#### [WRITTEN PROBLEM]
Write out exactly the lines from the line with "buildBody()" through the line with "cad_parts[node].hide_render = cad_parts[node].hide_viewport", both ends included, and no other line.
====== RECORDS FOR THIS TASK ======
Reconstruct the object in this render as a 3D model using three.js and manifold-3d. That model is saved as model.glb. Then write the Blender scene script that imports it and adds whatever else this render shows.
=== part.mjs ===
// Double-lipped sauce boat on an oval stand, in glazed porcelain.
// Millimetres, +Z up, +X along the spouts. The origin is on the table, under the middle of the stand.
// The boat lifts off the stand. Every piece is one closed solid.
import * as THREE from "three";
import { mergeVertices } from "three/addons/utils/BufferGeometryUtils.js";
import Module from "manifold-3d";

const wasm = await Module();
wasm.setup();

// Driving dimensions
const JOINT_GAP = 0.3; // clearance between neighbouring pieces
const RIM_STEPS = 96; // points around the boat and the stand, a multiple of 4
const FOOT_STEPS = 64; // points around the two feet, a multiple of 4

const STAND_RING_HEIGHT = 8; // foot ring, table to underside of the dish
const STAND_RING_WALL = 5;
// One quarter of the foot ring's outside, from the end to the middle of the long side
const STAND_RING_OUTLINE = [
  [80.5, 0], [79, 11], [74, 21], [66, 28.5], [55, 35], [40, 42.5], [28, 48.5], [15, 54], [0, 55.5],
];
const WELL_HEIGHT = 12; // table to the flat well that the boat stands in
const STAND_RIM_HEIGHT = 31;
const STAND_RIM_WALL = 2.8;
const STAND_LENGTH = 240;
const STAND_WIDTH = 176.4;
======
====== RECORDS FOR THIS TASK ======
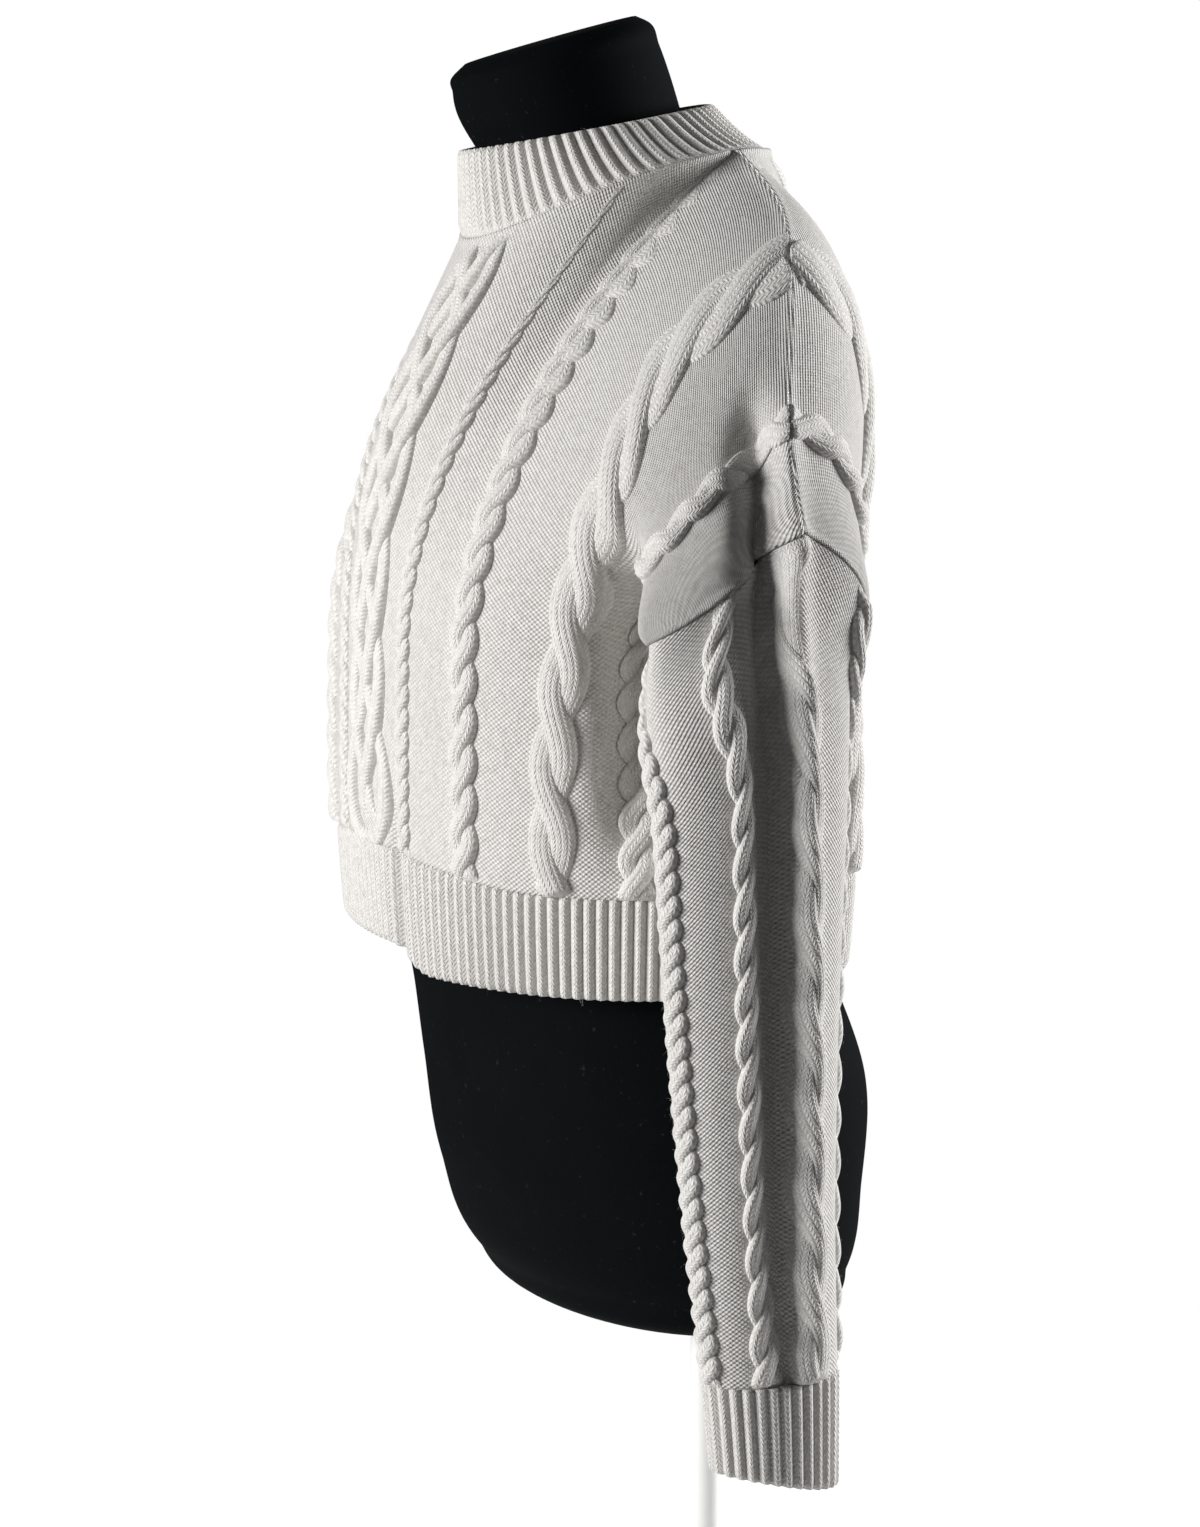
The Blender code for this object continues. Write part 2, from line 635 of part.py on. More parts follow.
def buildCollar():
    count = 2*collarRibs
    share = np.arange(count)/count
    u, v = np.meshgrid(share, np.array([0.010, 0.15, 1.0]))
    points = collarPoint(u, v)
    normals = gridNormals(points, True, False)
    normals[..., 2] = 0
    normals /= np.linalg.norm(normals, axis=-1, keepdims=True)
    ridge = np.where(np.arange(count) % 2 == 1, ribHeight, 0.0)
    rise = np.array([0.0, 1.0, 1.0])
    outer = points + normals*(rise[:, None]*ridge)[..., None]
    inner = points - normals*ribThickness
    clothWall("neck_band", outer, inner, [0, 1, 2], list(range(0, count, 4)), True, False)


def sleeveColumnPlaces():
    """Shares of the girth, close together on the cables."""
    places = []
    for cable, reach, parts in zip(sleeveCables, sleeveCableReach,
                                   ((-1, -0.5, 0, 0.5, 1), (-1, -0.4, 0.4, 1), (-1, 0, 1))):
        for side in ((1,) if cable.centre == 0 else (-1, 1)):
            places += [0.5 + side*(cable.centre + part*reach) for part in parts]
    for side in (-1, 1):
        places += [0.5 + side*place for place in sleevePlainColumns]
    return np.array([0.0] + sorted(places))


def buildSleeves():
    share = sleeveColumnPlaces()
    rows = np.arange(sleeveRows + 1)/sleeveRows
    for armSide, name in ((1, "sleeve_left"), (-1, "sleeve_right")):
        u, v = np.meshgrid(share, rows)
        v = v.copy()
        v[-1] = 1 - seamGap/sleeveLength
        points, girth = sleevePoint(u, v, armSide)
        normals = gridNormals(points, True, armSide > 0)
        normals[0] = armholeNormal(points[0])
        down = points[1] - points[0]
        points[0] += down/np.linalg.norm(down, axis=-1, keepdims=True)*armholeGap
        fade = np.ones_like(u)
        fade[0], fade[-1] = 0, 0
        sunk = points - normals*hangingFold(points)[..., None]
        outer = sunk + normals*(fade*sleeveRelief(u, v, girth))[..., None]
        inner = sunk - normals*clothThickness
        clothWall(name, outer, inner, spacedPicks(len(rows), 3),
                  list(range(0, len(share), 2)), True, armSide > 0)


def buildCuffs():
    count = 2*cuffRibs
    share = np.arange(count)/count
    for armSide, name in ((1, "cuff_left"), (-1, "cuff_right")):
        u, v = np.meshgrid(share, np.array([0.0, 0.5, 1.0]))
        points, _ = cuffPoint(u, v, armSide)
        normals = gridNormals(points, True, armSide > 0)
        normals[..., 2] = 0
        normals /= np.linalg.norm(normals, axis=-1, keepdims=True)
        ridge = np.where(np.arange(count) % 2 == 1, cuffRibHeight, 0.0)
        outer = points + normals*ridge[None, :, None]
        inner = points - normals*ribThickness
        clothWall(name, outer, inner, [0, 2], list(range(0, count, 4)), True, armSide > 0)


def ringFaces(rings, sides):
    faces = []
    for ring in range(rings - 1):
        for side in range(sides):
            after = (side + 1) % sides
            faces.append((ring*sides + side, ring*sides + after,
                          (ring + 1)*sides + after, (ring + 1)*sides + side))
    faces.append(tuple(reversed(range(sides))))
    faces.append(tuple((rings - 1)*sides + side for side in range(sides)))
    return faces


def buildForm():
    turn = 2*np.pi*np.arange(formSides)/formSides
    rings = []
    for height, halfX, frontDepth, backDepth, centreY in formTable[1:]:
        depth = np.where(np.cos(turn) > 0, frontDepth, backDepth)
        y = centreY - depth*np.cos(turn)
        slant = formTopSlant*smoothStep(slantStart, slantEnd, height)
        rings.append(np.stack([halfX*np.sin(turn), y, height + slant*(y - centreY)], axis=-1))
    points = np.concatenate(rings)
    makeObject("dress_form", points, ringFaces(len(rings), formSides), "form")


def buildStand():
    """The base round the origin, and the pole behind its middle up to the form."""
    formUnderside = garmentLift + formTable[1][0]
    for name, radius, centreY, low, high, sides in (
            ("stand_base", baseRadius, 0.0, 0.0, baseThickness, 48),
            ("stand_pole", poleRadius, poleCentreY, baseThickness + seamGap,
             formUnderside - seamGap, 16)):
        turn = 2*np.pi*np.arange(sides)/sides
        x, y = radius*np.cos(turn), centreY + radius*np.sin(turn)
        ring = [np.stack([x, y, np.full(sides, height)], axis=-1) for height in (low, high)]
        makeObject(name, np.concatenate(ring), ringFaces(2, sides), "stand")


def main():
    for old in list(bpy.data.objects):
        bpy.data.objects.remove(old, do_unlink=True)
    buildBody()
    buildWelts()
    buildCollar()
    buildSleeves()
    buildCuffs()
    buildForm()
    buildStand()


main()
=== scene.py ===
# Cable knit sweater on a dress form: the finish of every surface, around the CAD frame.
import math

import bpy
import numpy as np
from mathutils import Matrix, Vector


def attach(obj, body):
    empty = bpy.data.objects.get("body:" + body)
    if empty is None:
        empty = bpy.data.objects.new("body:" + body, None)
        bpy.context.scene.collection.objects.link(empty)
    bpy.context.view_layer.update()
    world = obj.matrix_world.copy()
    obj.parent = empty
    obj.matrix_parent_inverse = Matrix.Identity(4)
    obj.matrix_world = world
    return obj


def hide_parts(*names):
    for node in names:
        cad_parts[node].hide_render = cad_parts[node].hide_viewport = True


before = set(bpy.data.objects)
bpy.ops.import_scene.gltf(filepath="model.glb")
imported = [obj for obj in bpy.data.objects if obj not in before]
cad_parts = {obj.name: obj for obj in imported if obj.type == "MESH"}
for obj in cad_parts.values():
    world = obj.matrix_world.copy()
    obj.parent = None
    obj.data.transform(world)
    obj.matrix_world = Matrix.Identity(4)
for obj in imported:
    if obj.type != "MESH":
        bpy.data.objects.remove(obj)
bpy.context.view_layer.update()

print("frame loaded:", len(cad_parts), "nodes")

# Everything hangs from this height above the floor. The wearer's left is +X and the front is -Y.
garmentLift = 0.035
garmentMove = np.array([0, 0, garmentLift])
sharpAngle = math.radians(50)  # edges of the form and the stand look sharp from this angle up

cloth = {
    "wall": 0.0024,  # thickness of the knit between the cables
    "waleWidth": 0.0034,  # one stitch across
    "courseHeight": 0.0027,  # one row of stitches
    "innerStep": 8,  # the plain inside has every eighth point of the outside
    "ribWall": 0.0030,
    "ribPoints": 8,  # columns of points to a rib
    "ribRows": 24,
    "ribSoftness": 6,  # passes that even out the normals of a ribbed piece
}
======
#### [RESULT]
    buildBody()
    buildWelts()
    buildCollar()
    buildSleeves()
    buildCuffs()
    buildForm()
    buildStand()


main()
=== scene.py ===
# Cable knit sweater on a dress form: the finish of every surface, around the CAD frame.
import math

import bpy
import numpy as np
from mathutils import Matrix, Vector


def attach(obj, body):
    empty = bpy.data.objects.get("body:" + body)
    if empty is None:
        empty = bpy.data.objects.new("body:" + body, None)
        bpy.context.scene.collection.objects.link(empty)
    bpy.context.view_layer.update()
    world = obj.matrix_world.copy()
    obj.parent = empty
    obj.matrix_parent_inverse = Matrix.Identity(4)
    obj.matrix_world = world
    return obj


def hide_parts(*names):
    for node in names:
        cad_parts[node].hide_render = cad_parts[node].hide_viewport = True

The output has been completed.